● Data excerpt
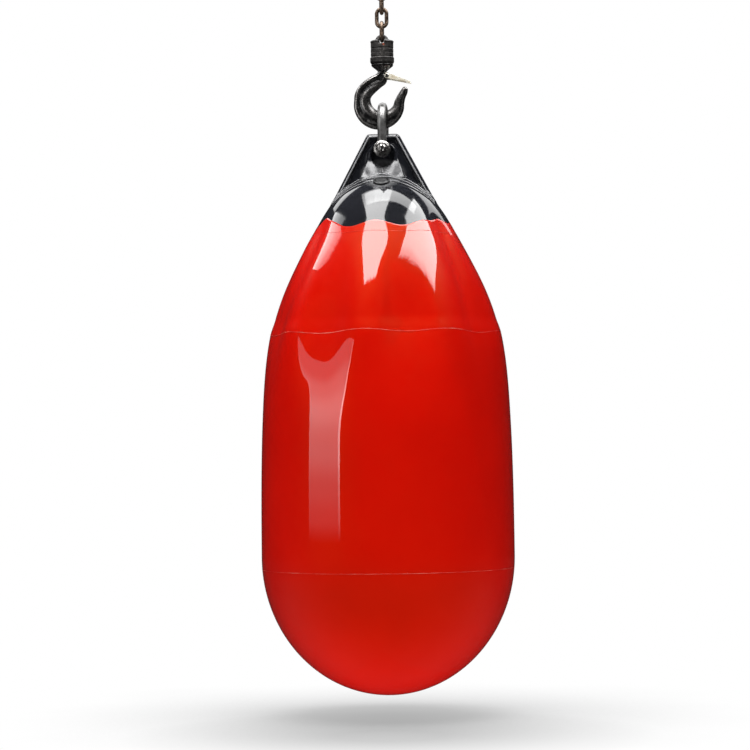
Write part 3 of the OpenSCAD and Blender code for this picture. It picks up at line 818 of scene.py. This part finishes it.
place("latch_pressing", *latch_piece(), "latch", "latch", ("latch",), "latch_zinc", True)


def rivet_piece():
    o = rounded([(0, -14.6, 0), (2.8, -14.5, 1.4), (4.2, -13.1, 0.4), (2.5, -13.1, 0), (2.5, 13.1, 0),
                 (4.2, 13.1, 0.4), (2.8, 14.5, 1.4),
                 (0, 14.6, 0)], 5)
    return turned(lathe(o, 40, False), RIVET @ Matrix.Rotation(math.pi / 2, 4, "X"))


place("latch_rivet_set", *rivet_piece(), "rivet", "hook", ("latch_rivet",), "latch_zinc", True)


def coil():
    a = np.radians(np.arange(30, 991, 10))
    turns = [(3.4 * math.sin(t), 6.3 + 3.6 * t / a[-1], 3.4 * math.cos(t)) for t in a]
    return [(24, 6.3, 1.4), (19, 6.3, 2.0), (14, 6.3, 2.6), (9, 6.3, 3.1),
            (4, 6.3, 3.35)] + turns + [(-5.2, 9.95, -0.6)]


place("latch_coil", *turned(sweep(coil(), 0.55, 10), LATCH), "spring", "latch", ("latch_spring",),
      "spring_steel")

# ---------------------------------------------------------------- swivel

body_lines = {
    "swivel_cup_turned": ("swivel_cup", [
        (7.58, 1144.0, 0.5), (20.0, 1144.0, 1.6), (21.7, 1147.0, 2.0), (21.7, 1154.8, 1.2),
        (20.4, 1156.3, 0.6),
        (18.8, 1156.3, 0.2), (18.8, 1160, 0.3), (15.2, 1160, 0.3), (15.2, 1150, 0.5), (7.58, 1150, 0.3)]),
    "swivel_band_turned": ("swivel_band", [
        (18.8, 1156.9, 0.2), (20.0, 1156.9, 0.5), (20.6, 1157.9, 0.6), (20.6, 1163.2, 0.4),
        (20.1, 1163.8, 0.3),
        (20.1, 1164.4, 0.3), (20.6, 1165.0, 0.4), (20.6, 1170.4, 0.7), (19.9, 1171.3, 0.5),
        (18.8, 1171.3, 0.2)]),
}
for name, (node, pts) in body_lines.items():
    place(name, *lathe(rounded(pts, 5), 96), "swivel", "swivel", (node,), "swivel_steel", True)


def eye_field(x, y, z):
    r = np.hypot(x, y)
    collar = smax(smax(r - 20.6, 1171.8 - z, 1.4), z - 1186.0, 2.0)
    cone_d = smax((r - 18.6 + (z - 1185) * 1.9) / 2.15, 1184.0 - z, 0.6)
    cone_d = smax(cone_d, z - 1190.4, 1.6)
    ring = np.hypot(np.hypot(x, z - 1185.25) - 8.5, y) - 3.75
    ring = smax(ring, 1180 - z, 0.5)
    body = smin(collar, cone_d, 2.4)
    slot_d = smax(np.abs(x) - 5.0, 1180.0 - z, 1.5)
    body = smax(body, -slot_d, 1.2)
    body = smin(body, ring, 1.6)
    sleeve = smax(np.abs(r - 17.0) - 1.8, np.abs(z - 1166) - 6, 0.4)
    body = smin(body, sleeve, 0.4)
    body = smax(body, -smax(r - 15.2, z - 1172, 0.4), 0.4)
    return smax(body, -smax(np.hypot(x - 4, z - 1177.5) - 2.0, y + 14.6, 0.3), 0.3)


v, f = from_field(eye_field, (-22.4, -22.4, 1158), (22.4, 22.4, 1199), 0.5)
place("swivel_eye_cast", v, f, "swivel", "swivel", ("swivel_eye",), "swivel_steel")
screw = rounded([(0, 0, 0), (2.0, 0, 0.2), (2.0, 5.2, 0.5), (1.2, 5.4, 0.2), (1.0, 4.4, 0.1), (0, 4.4, 0)],
                3)
SCREW = Matrix.Translation((4, -14.8, 1177.5)) @ Matrix.Rotation(math.pi / 2, 4, "X")
place("swivel_set_screw_head", *turned(lathe(screw, 32, False), SCREW), "rust", "swivel",
      ("swivel_set_screw",), "screw_steel", True)

# ---------------------------------------------------------------- chain

WIRE, END, RUN = 3.55, 8.9, 14.7
LOWS = {"a": 1261.85, "b": 1236.65, "c": 1211.45, "d": 1186.25}


def link_piece(low, edge_on, turn):
    """One link from its inner bottom up; turn is the side, 1 or -1, that its weld is on."""
    path = []
    for a in np.linspace(math.pi, 2 * math.pi, 26):
        path.append((END * math.cos(a), END + END * math.sin(a)))
    for k in np.linspace(0, 1, 22)[1:-1]:
        path.append((END, END + RUN * k))
    for a in np.linspace(0, math.pi, 26):
        path.append((END * math.cos(a), END + RUN + END * math.sin(a)))
    for k in np.linspace(1, 0, 22)[1:-1]:
        path.append((-END, END + RUN * k))
    rad = []
    for x, z in path:
        # the bar is a little thinner on both sides of its weld
        neck = gauss(abs(z - END - RUN * 0.5) - 2.6, 0.8) * (1 if x * turn > 0 else 0)
        rad.append(WIRE * (1 - 0.035 * neck) - 0.02)
    p = np.array([(x, 0, low + z) for x, z in path])
    if edge_on:
        p = p[:, [1, 0, 2]]
    v, f = sweep(p, rad, 20, True)
    # weld bead: a low collar on one side
    s = np.linspace(-2.0, 2.0, 9)
    c = np.array([(END * turn, 0, low + END + RUN * 0.5 + t) for t in s])
    if edge_on:
        c = c[:, [1, 0, 2]]
    bead = sweep(c, WIRE - 0.3 + 0.42 * np.cos(s / 2.0 * math.pi / 2) ** 0.6, 20)
    return join((v, f), bead)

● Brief
Give the material above again, word for word.

● Complete output
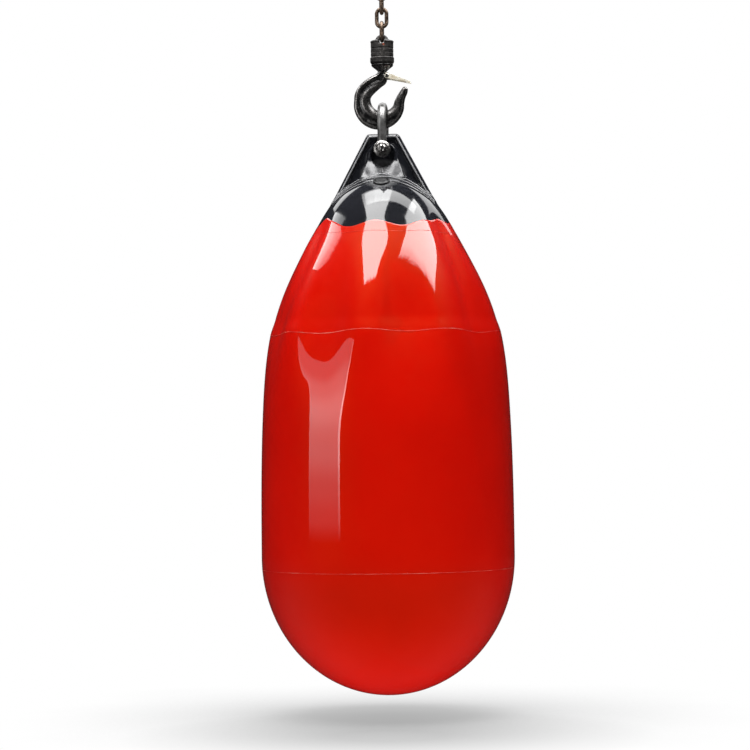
Write part 3 of the OpenSCAD and Blender code for this picture. It picks up at line 818 of scene.py. This part finishes it.
place("latch_pressing", *latch_piece(), "latch", "latch", ("latch",), "latch_zinc", True)


def rivet_piece():
    o = rounded([(0, -14.6, 0), (2.8, -14.5, 1.4), (4.2, -13.1, 0.4), (2.5, -13.1, 0), (2.5, 13.1, 0),
                 (4.2, 13.1, 0.4), (2.8, 14.5, 1.4),
                 (0, 14.6, 0)], 5)
    return turned(lathe(o, 40, False), RIVET @ Matrix.Rotation(math.pi / 2, 4, "X"))


place("latch_rivet_set", *rivet_piece(), "rivet", "hook", ("latch_rivet",), "latch_zinc", True)


def coil():
    a = np.radians(np.arange(30, 991, 10))
    turns = [(3.4 * math.sin(t), 6.3 + 3.6 * t / a[-1], 3.4 * math.cos(t)) for t in a]
    return [(24, 6.3, 1.4), (19, 6.3, 2.0), (14, 6.3, 2.6), (9, 6.3, 3.1),
            (4, 6.3, 3.35)] + turns + [(-5.2, 9.95, -0.6)]


place("latch_coil", *turned(sweep(coil(), 0.55, 10), LATCH), "spring", "latch", ("latch_spring",),
      "spring_steel")

# ---------------------------------------------------------------- swivel

body_lines = {
    "swivel_cup_turned": ("swivel_cup", [
        (7.58, 1144.0, 0.5), (20.0, 1144.0, 1.6), (21.7, 1147.0, 2.0), (21.7, 1154.8, 1.2),
        (20.4, 1156.3, 0.6),
        (18.8, 1156.3, 0.2), (18.8, 1160, 0.3), (15.2, 1160, 0.3), (15.2, 1150, 0.5), (7.58, 1150, 0.3)]),
    "swivel_band_turned": ("swivel_band", [
        (18.8, 1156.9, 0.2), (20.0, 1156.9, 0.5), (20.6, 1157.9, 0.6), (20.6, 1163.2, 0.4),
        (20.1, 1163.8, 0.3),
        (20.1, 1164.4, 0.3), (20.6, 1165.0, 0.4), (20.6, 1170.4, 0.7), (19.9, 1171.3, 0.5),
        (18.8, 1171.3, 0.2)]),
}
for name, (node, pts) in body_lines.items():
    place(name, *lathe(rounded(pts, 5), 96), "swivel", "swivel", (node,), "swivel_steel", True)


def eye_field(x, y, z):
    r = np.hypot(x, y)
    collar = smax(smax(r - 20.6, 1171.8 - z, 1.4), z - 1186.0, 2.0)
    cone_d = smax((r - 18.6 + (z - 1185) * 1.9) / 2.15, 1184.0 - z, 0.6)
    cone_d = smax(cone_d, z - 1190.4, 1.6)
    ring = np.hypot(np.hypot(x, z - 1185.25) - 8.5, y) - 3.75
    ring = smax(ring, 1180 - z, 0.5)
    body = smin(collar, cone_d, 2.4)
    slot_d = smax(np.abs(x) - 5.0, 1180.0 - z, 1.5)
    body = smax(body, -slot_d, 1.2)
    body = smin(body, ring, 1.6)
    sleeve = smax(np.abs(r - 17.0) - 1.8, np.abs(z - 1166) - 6, 0.4)
    body = smin(body, sleeve, 0.4)
    body = smax(body, -smax(r - 15.2, z - 1172, 0.4), 0.4)
    return smax(body, -smax(np.hypot(x - 4, z - 1177.5) - 2.0, y + 14.6, 0.3), 0.3)


v, f = from_field(eye_field, (-22.4, -22.4, 1158), (22.4, 22.4, 1199), 0.5)
place("swivel_eye_cast", v, f, "swivel", "swivel", ("swivel_eye",), "swivel_steel")
screw = rounded([(0, 0, 0), (2.0, 0, 0.2), (2.0, 5.2, 0.5), (1.2, 5.4, 0.2), (1.0, 4.4, 0.1), (0, 4.4, 0)],
                3)
SCREW = Matrix.Translation((4, -14.8, 1177.5)) @ Matrix.Rotation(math.pi / 2, 4, "X")
place("swivel_set_screw_head", *turned(lathe(screw, 32, False), SCREW), "rust", "swivel",
      ("swivel_set_screw",), "screw_steel", True)

# ---------------------------------------------------------------- chain

WIRE, END, RUN = 3.55, 8.9, 14.7
LOWS = {"a": 1261.85, "b": 1236.65, "c": 1211.45, "d": 1186.25}


def link_piece(low, edge_on, turn):
    """One link from its inner bottom up; turn is the side, 1 or -1, that its weld is on."""
    path = []
    for a in np.linspace(math.pi, 2 * math.pi, 26):
        path.append((END * math.cos(a), END + END * math.sin(a)))
    for k in np.linspace(0, 1, 22)[1:-1]:
        path.append((END, END + RUN * k))
    for a in np.linspace(0, math.pi, 26):
        path.append((END * math.cos(a), END + RUN + END * math.sin(a)))
    for k in np.linspace(1, 0, 22)[1:-1]:
        path.append((-END, END + RUN * k))
    rad = []
    for x, z in path:
        # the bar is a little thinner on both sides of its weld
        neck = gauss(abs(z - END - RUN * 0.5) - 2.6, 0.8) * (1 if x * turn > 0 else 0)
        rad.append(WIRE * (1 - 0.035 * neck) - 0.02)
    p = np.array([(x, 0, low + z) for x, z in path])
    if edge_on:
        p = p[:, [1, 0, 2]]
    v, f = sweep(p, rad, 20, True)
    # weld bead: a low collar on one side
    s = np.linspace(-2.0, 2.0, 9)
    c = np.array([(END * turn, 0, low + END + RUN * 0.5 + t) for t in s])
    if edge_on:
        c = c[:, [1, 0, 2]]
    bead = sweep(c, WIRE - 0.3 + 0.42 * np.cos(s / 2.0 * math.pi / 2) ** 0.6, 20)
    return join((v, f), bead)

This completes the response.